#### PROBLEM
Repeat exactly what appears from the opening line of the listing to the line with "overhead jacquard machine.", inclusive.
━━━━━ RECORDED INFORMATION ━━━━━
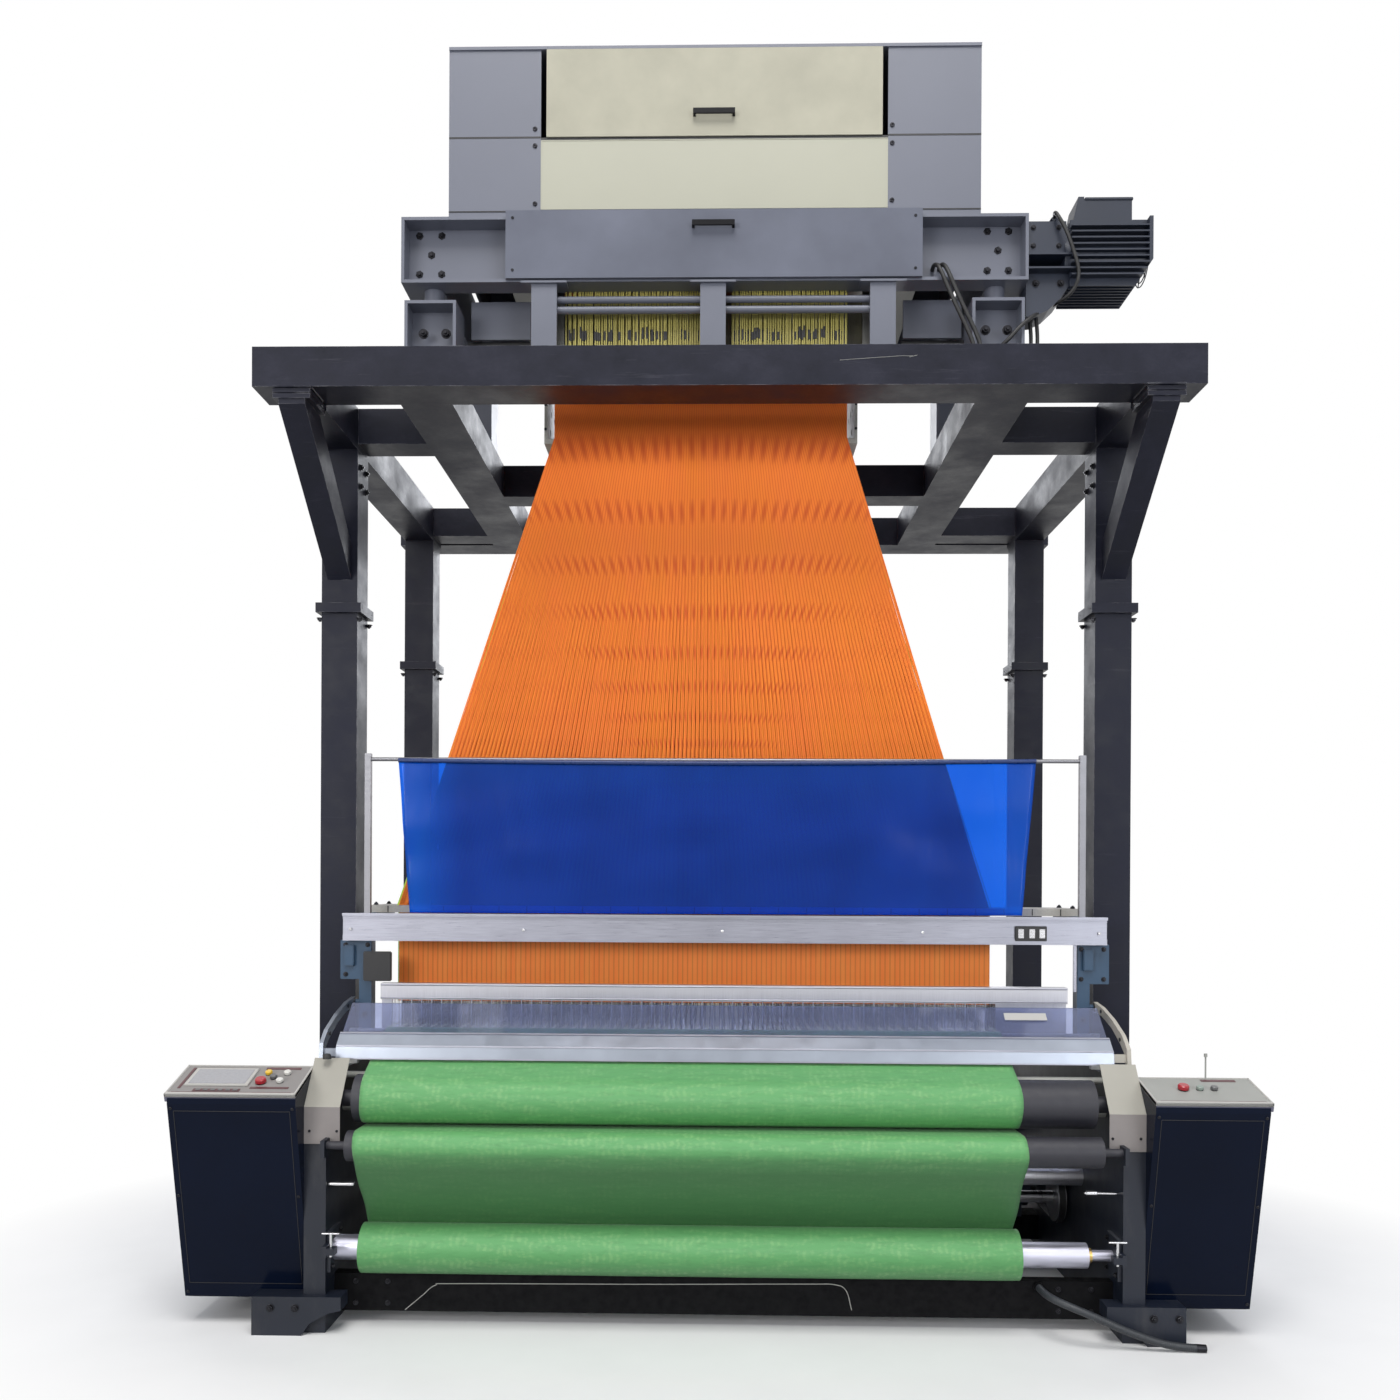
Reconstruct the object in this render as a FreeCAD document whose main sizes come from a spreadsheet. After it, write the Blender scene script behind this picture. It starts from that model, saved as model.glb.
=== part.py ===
"""Jacquard power loom: weaving machine, steel gantry and overhead jacquard machine.

Millimetres. X runs along the machine's width, Y from the weaver (front, -Y) to the warp
beam (rear, +Y), Z upwards from the floor. The middle of the loom's frame is at X = 0.
"""
import FreeCAD, Part
import math
import os
import re
import Sketcher
from FreeCAD import Placement, Rotation, Vector

doc = FreeCAD.newDocument("PowerLoom")
sheet = doc.addObject("Spreadsheet::Sheet", "Sizes")

# ---------------------------------------------------------------- driving sizes
SIZES = [
    # gantry of rectangular steel tube
    ("gantry_overhang", 70),
    ("beam_front_y", -1086),
    ("beam_back_y", 1242),
    ("beam_depth", 180),
    ("beam_height", 147),
    ("deck_z", 3614),
    ("side_beam_height", 170),
    ("tube_wall", 8),
    ("post_gap", 9),
    ("post_width", 150),
    ("front_post_y", -412),
    ("back_post_y", 958),
    ("flange_plate", 20),
    ("foot_plate_length", 240),
    ("joint_z", 2762),
    ("joint_width", 190),
    ("brace_foot_z", 2900),
    ("brace_depth", 110),
    ("brace_width", 100),
    ("bearer_width", 200),
    ("tie_y", 220),
    # jacquard machine on the gantry
    ("jacquard_x", -50),
    ("jacquard_rear_y", 60),
    ("channel_half", 1203),
    ("channel_front_y", -871),
    ("channel_depth", 90),
    ("mount_gap", 63),
    ("channel_height", 253),
    ("channel_wall", 12),
    ("rail_width", 150),
    ("mount_inset", 111),
    ("mount_width", 200),
    ("mount_depth", 160),
    ("mount_height", 275),
    ("mount_neck", 40),
    ("housing_half", 1038),
    ("housing_front_y", -788),
    ("housing_wall", 12),
    ("housing_height", 705),
    ("panel_half", 677),
    ("lower_band_height", 69),
    ("panel_height", 272),
    ("door_half", 655),
    ("door_gap", 10),
    ("door_thick", 18),
    ("cover_half", 797),
    ("cover_lap", 7),
    ("cover_height", 260),
    ("cover_thick", 16),
    ("pull_width", 163),
    ("door_pull_rise", 83),
    ("cover_pull_rise", 197),
    ("pull_depth", 26),
    ("hook_block_rise", 33),
    ("hook_length", 285),
    ("hook_half", 600),
    ("hook_y", -760),
    ("hanger_length", 312),
    ("hanger_width", 98),
    ("hanger_spacing", 650),
    ("hook_bar_r", 14),
    ("knife_rise", 125),
    ("knife_height", 40),
    ("knife_half", 700),
    ("knife_length_y", 260),
    ("knife_front_y", -570),
    ("knife_rear_y", -250),
    ("knife_bar", 16),
    ("knife_count", 6),
    ("knife_rod_r", 12),
    ("knife_rod_length", 275),
    ("jac_motor_y", -750),
    ("jac_motor_rise", 112),
    ("jac_motor_r", 106),
    ("jac_motor_length", 327),
    ("fin_height", 20),
    ("fin_thick", 6),
    ("adapter_half", 100),
    ("adapter_length", 143),
    # harness
    ("harness_x", -120),
    ("selvedge", 15),
    ("dent_count", 60),
    ("wire_width", 4),
    ("warp_slot", 9),
    ("harness_front_y", -480),
    ("harness_rear_y", -320),
    ("harness_wall", 3),
    ("comber_z", 1515),
    ("comber_thick", 30),
    ("comber_front_y", -540),
    ("comber_rear_y", -260),
    ("comber_reach", 20),
    ("guide_board_z", 3440),
    ("guide_board_thick", 20),
    ("guide_board_half", 640),
    ("guide_board_x", -100),
    ("fan_top_half", 597),
    ("spring_bar_z", 440),
    ("spring_bar_height", 50),
    # side frames
    ("cloth_clearance", 120),
    ("frame_thick", 80),
    ("frame_front_y", -1148),
    ("frame_rear_y", 1120),
    ("frame_top_z", 930),
    ("cover_top_y", -1028.7),
    ("cover_top_z", 982),
    ("cover_knee_z", 821),
    ("cover_bottom_z", 688),
    ("cover_sheet", 3),
    ("cover_reach", 51),
    ("hood_seat_z", 968.7),
    ("running_gap", 0.05),
    ("soft_gap", 0.3),
    ("foot_lap", 2),
    ("foot_left_reach", 179),
    ("foot_right_reach", 135),
    ("foot_depth", 87),
    ("foot_front_y", -1180),
    ("foot_height", 140),
    # rollers and cloth
    ("roller_gap", 90),
    ("takeup_y", -1064),
    ("takeup_z", 841),
    ("takeup_r", 88),
    ("takeup_journal", 30),
    ("press_r", 50),
    ("press_journal", 20),
    ("nip_angle", -20.8),
    ("nip_slack", 0.2),
    ("guide_y", -1181),
    ("guide_z", 690),
    ("guide_r", 55),
    ("guide_journal", 15),
    ("roll_y", -1071),
    ("roll_z", 291),
    ("roll_r", 92),
    ("core_r", 46),
    ("core_gap", 109),
    ("stub_r", 20),
    ("bracket_thick", 15),
    ("breast_y", -975),
    ("breast_z", 915),
    ("breast_r", 12),
    ("support_y", -790),
    ("support_r", 10),
    ("cloth_half", 1200),
    ("cloth_thick", 1.2),
    ("warp_z", 1066),
    ("fell_y", -756),
    ("warp_thick", 1),
    ("warp_slot_end_y", -270),
    # sley and reed
    ("sley_y", -630),
    ("sley_z", 480),
    ("rocker_r", 40),
    ("sley_gap", 65),
    ("reed_y", -640),
    ("reed_low_z", 1036),
    ("reed_cap_z", 1168),
    ("reed_cap_height", 65),
    ("reed_cap_depth", 50),
    ("reed_wire_depth", 10),
    ("sley_beam_depth", 70),
    ("sley_beam_height", 76),
    ("leg_width", 60),
    ("leg_spacing", 880),
    # drive
    ("main_shaft_y", -380),
    ("main_shaft_z", 330),
    ("main_shaft_r", 25),
    ("drive_pulley_r", 100),
    ("pulley_gap", 45),
    ("pulley_width", 35),
    ("motor_y", 60),
    ("motor_z", 290),
    ("motor_r", 110),
    ("motor_length", 290),
    ("motor_pulley_r", 50),
    ("motor_shaft_r", 15),
    ("belt_thick", 6),
    ("belt_width", 25),
    # warp beam
    ("beam_y", 830),
    ("beam_z", 560),
    ("barrel_r", 75),
    ("flange_r", 385),
    ("flange_thick", 12),
    ("winding_r", 300),
    ("beam_journal", 35),
    ("gear_teeth", 60),
    ("pinion_teeth", 12),
    ("gear_module", 8),
    ("gear_width", 25),
    ("gear_gap", 55),
    ("pinion_angle", 200),
    ("pinion_shaft_r", 12),
    ("back_rest_y", 1050),
    ("back_rest_r", 80),
    ("back_rest_journal", 25),
    # comber rail, film and hood
    ("rail_overhang", 11),
    ("rail_front_y", -661),
    ("rail_depth", 40),
    ("rail_low_z", 1404),
    ("rail_height", 110),
    ("bracket_gap", 15),
    ("bracket_width", 50),
    ("bracket_depth", 60),
    ("film_top_z", 2137),
    ("film_rod_r", 8),
    ("film_left", -1310),
    ("film_right", 1250),
    ("film_thick", 0.8),
    ("film_post", 24),
    ("hood_pivot_y", -600),
    ("hood_pivot_z", 1150),
    ("hood_pin_r", 12),
    ("hood_reach", 10),
    ("glass_inset", 10),
    ("glass_thick", 5),
    ("arm_inset", 23),
    ("arm_thick", 15),
    # control cabinets
    ("cabinet_left_width", 462),
    ("cabinet_right_width", 400),
    ("console_lip", 10),
    ("console_thick", 12),
    ("nose_y", -1245),
    ("console_rear_y", -1035),
    ("left_nose_z", 870),
    ("left_rear_z", 942),
    ("right_nose_z", 870),
    ("right_rear_z", 926),
    ("cabinet_foot_y", -1082),
    ("cabinet_low_z", 106),
    ("cabinet_rear_y", -560),
    ("cabinet_shelf_z", 845),
    ("plinth_front_y", -680),
    ("button_stem_r", 9),
    ("button_stem_length", 18),
    ("button_gap", 5),
    ("button_head_r", 13),
    ("button_head_height", 10),
    ("stop_head_r", 20),
    ("stop_head_height", 15),
    ("button_bore_depth", 26),
    # front floor panel and hose
    ("cross_front_y", -1040),
    ("cross_low_z", 46),
    ("cross_high_z", 185),
    ("cross_plate", 6),
    ("hose_r", 14),
    ("gland_r", 18),
    ("gland_x", 1166),
    ("gland_z", 166),
    ("clamp_rod_r", 5),
    ("clamp_gap", 27),
    ("clamp_y", -1172),
    ("clamp_z", 306),
    ("clamp_height", 84),
    ("clamp_half", 32),
]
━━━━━
#### RESULT OF THIS TASK
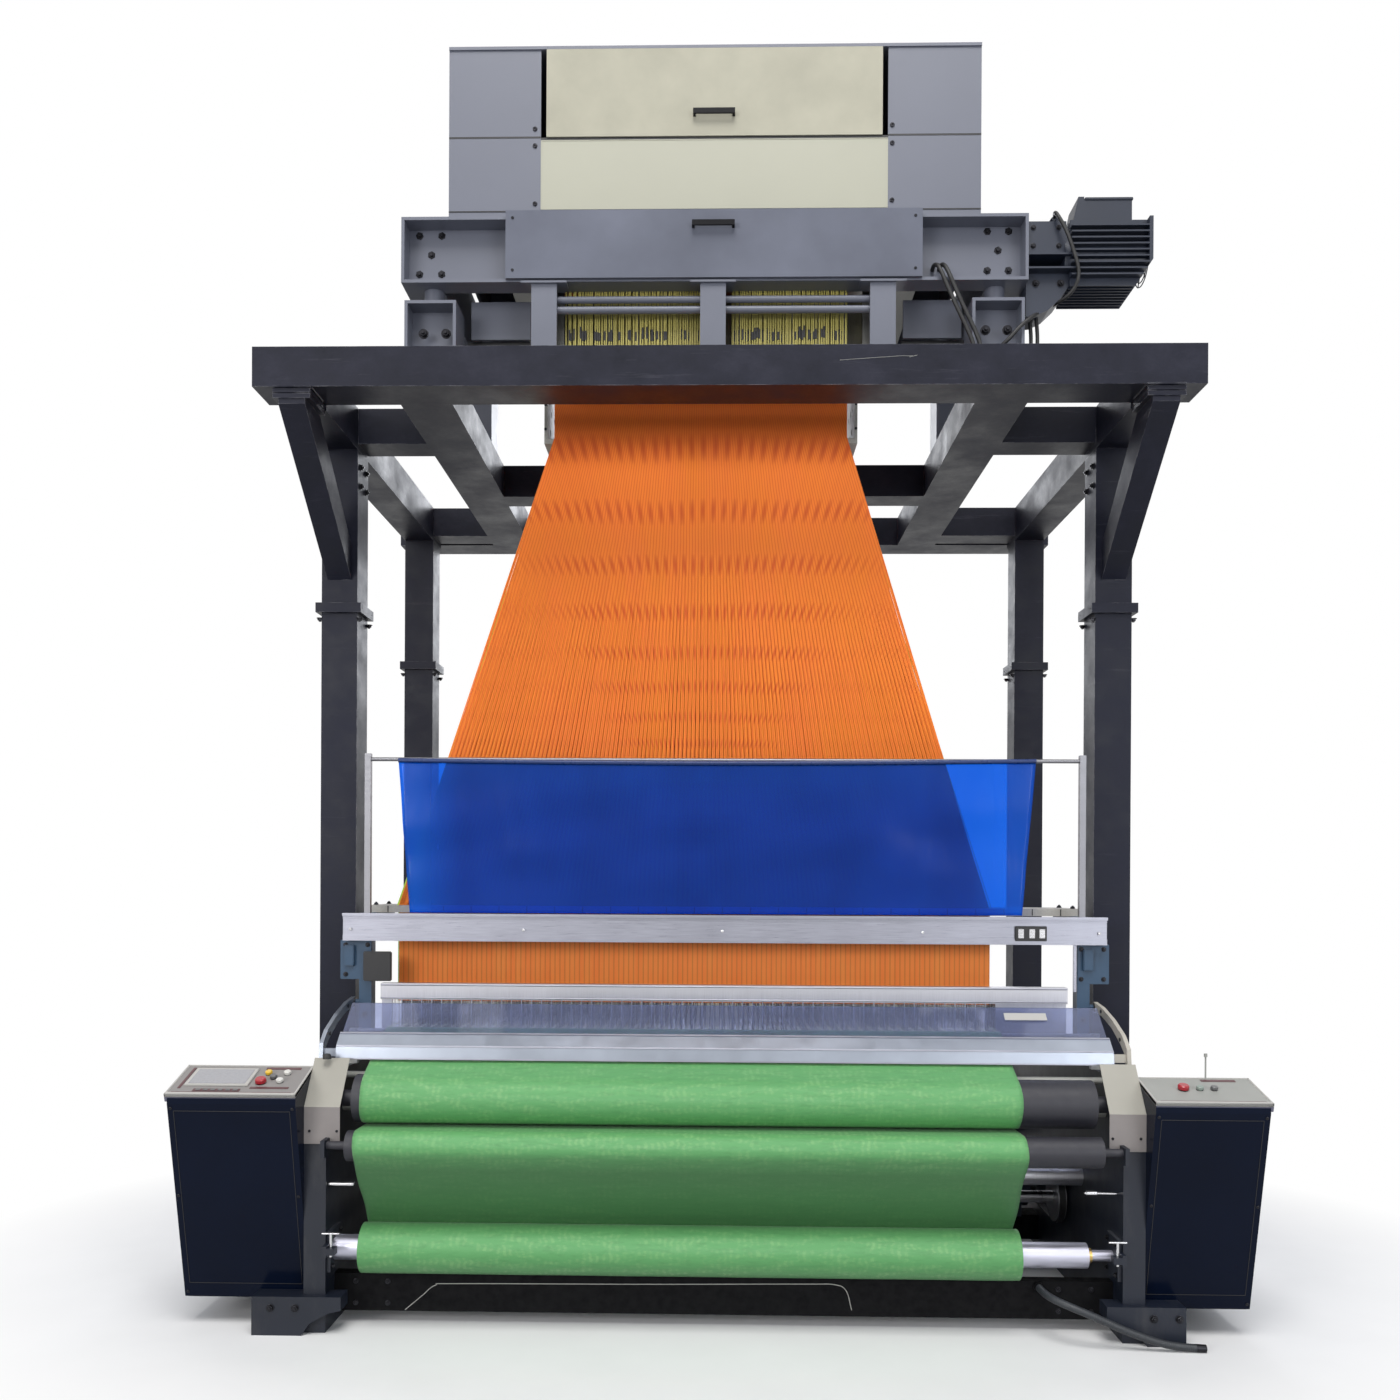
Reconstruct the object in this render as a FreeCAD document whose main sizes come from a spreadsheet. After it, write the Blender scene script behind this picture. It starts from that model, saved as model.glb.
=== part.py ===
"""Jacquard power loom: weaving machine, steel gantry and overhead jacquard machine.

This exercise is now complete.